With no money coming through the turnstiles and question marks hanging over when, or if, broadcasting revenue will be paid in the event of games not being played, many teams will not be able to afford to spend this summer.
The end result must be a complete re-working of the window, including pushing back the deadline of Aug. 31 (Sept. 1 in England). It may need to run all the way until Jan. 31 — the end of the winter window — to give clubs time and space to do their business amid financial uncertainty.
Another issue is contract expiry. All professional deals in Europe run from July 1 to June 30, which means many out-of-contract players will become free agents, quite possibly while teams are trying to complete their seasons. Moreover, some players have already signed precontract agreements that are effective on July 1, such as Hakim Ziyech (Chelsea from Ajax for €44 million) and Francisco Trincao (€31m move from Braga to Barcelona).
There would appear to be a simple solution, which is that FIFA must grant an emergency extension to contracts and delay precontract deals in order for players and clubs to have certainty and security until the last ball has been kicked.

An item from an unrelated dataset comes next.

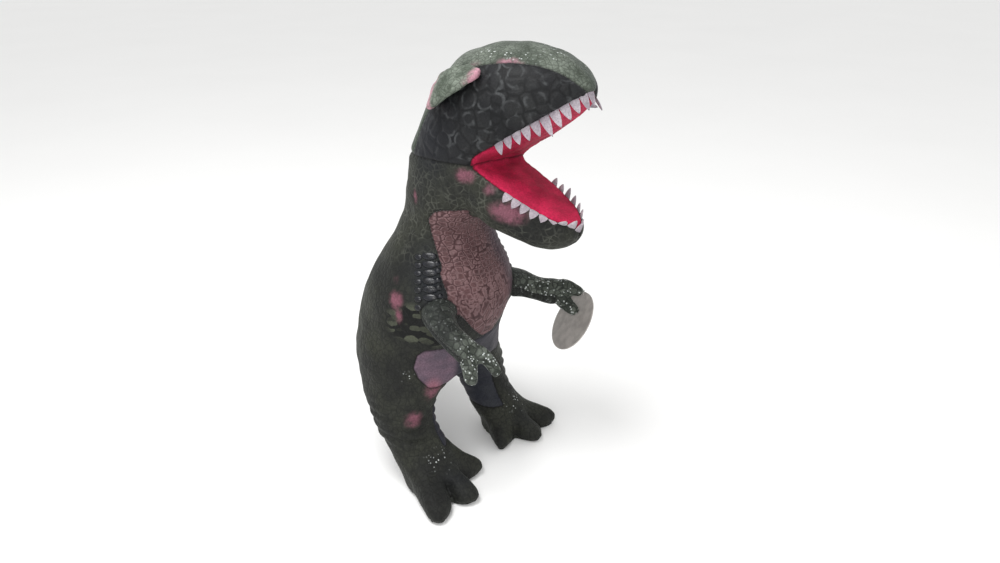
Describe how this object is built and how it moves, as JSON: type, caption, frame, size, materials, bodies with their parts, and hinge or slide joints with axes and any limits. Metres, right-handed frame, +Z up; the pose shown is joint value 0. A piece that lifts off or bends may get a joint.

FIFA accepts there will need to be some concessions and has set up a working group to “assess the need for amendments or temporary dispensations … to protect contracts for both players and clubs and adjusting player registration periods,” but it is by no means certain the governing body will agree to an extension. The working group met on Thursday with the general acceptance that, in principle, contracts should be extended until the end of the delayed season.
The ECA will put pressure on to sanction big changes. If the season runs over into July and / or August, the transfer deadline will simply have to move to give players and clubs the time they need to sort out their careers and squads for a new season.
Football needs transfers and the money they generate keeps many clubs in business in every league. The best answer to fix ailing finances could be for FIFA to rip up its rulebook and allow deals to take place for an unrestricted six-month period, through to end of January.